Purchasing shares of Amazon.com, Inc. (AMZN) at a share price of $1,950.55 may seem expensive, but this is a company that is just scratching the surface on their true potential. If you were to go back to June 1st, 1985, the same statement about Berkshire Hathaway Inc. (NYSE:BRK.A) (NYSE:BRK.B) could have been made as shares closed at $2,040. Today, shares of BRK-A are worth $320,000. AMZN is one of those companies investors shouldn’t get hung up on share price about. AMZN is a strong buy not because Berkshire purchased shares but because they haven’t yet unlocked their true potential. In five, ten or even twenty years from now, I am predicting that AMZN is one of those companies you're going to wish you bought even just one share of. Amazon has changed the retail space so much where “The Amazon Effect” has been defined as “the ongoing evolution and disruption of the retail market.” Amazon is also dominating cloud computing through Amazon Web Services (AWS) and both e-commerce and cloud computing still has tremendous growth ahead of them. I think Amazon is a strong buy for the long haul even if you just buy a few shares. There is no reason why shares of AMZN can’t get into the five digits in ten years from now and continue growing.
An e-commerce overview and Amazon’s stranglehold on the sector
It may seem as if everyone is purchasing the majority of their goods online as more and more packages are getting delivered to the office, your home or your neighbor's home. You may even ask how do stores stay in business with the amount of shopping that is conducted online? In 2017, retail sales broke the $5 trillion level and e-commerce accounted for only 9.1% of the total sales. Over the past four years from Q1 of 2015 to Q4 of 2018, e-commerce sales in the U.S increased 3% from 6.9% to 9.9%.
(Source: Steven Fiorillo) (Data Source: Statista)

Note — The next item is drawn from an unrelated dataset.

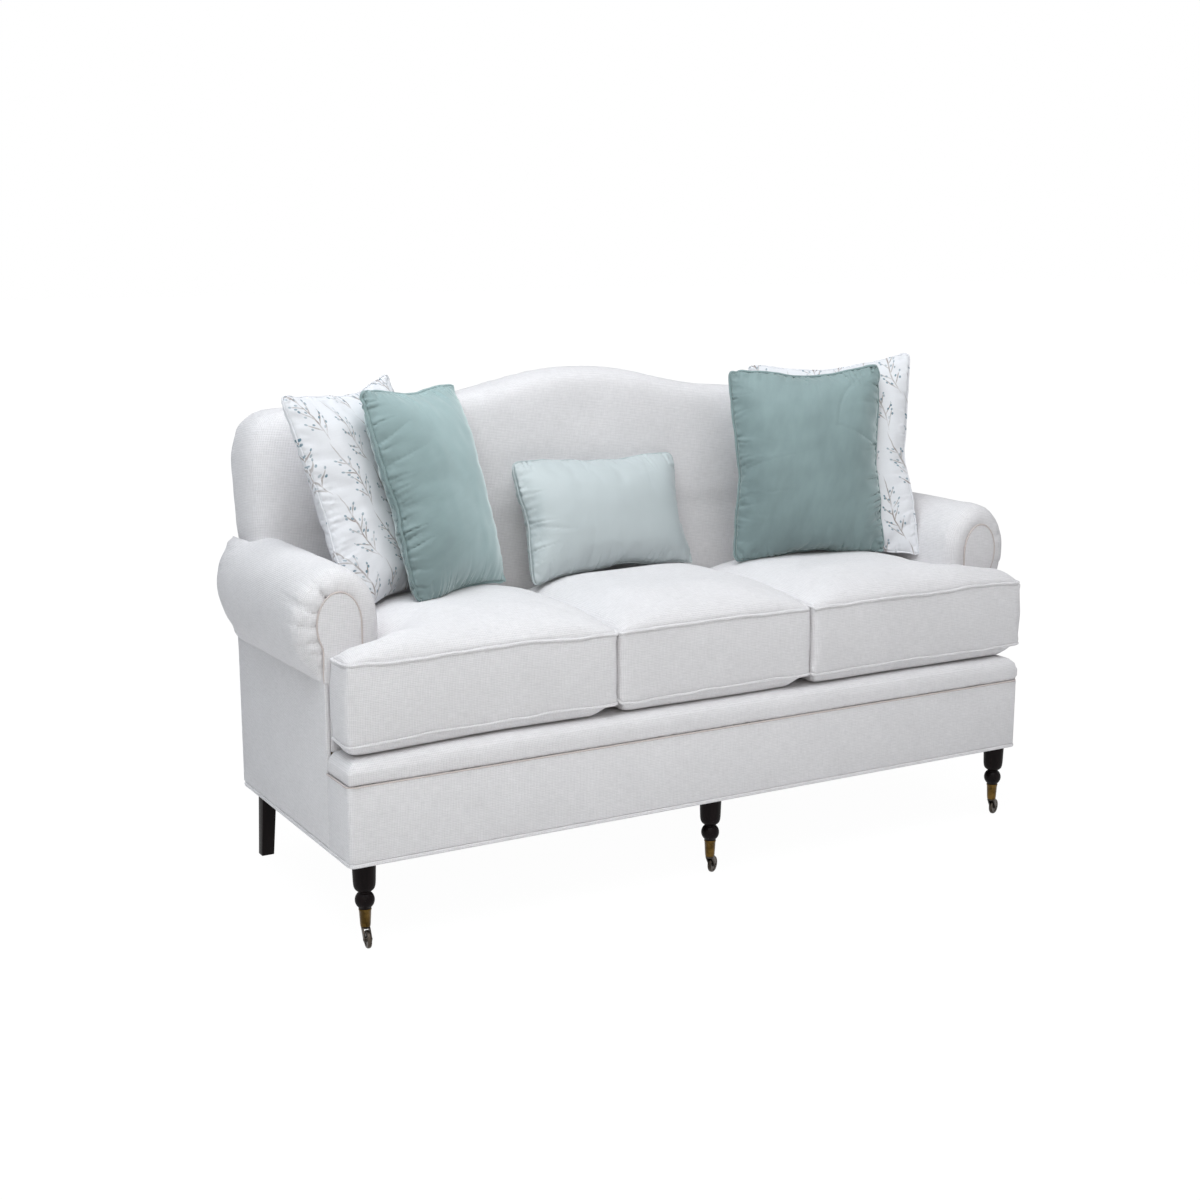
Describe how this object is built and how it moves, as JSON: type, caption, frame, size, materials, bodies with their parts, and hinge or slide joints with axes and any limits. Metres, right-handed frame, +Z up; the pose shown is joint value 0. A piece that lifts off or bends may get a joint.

In 2018, Amazon crushed net sales in the U.S online retail space. The top fifteen e-commerce retailers which include Amazon, Walmart (WMT), Apple (AAPL), etc., exceeded $144 billion in net sales. Amazon’s net sales in 2018 topped $65 billion which was 45.1% of the entire sales achieved by the 15 largest e-commerce players in the United States. If you break this down to just the top ten e-commerce retailers in the U.S., Amazon made up 51.15% of the top ten's sales as numbers 2-10 accounted for just over $62 billion in sales for 2018. Amazon is completely dominant in e-commerce, and in 2018’s 4th quarter, 56.1% of the leading online marketplace website visits were attributed to Amazon.
(Source: Steven Fiorillo) (Data Source: Statista)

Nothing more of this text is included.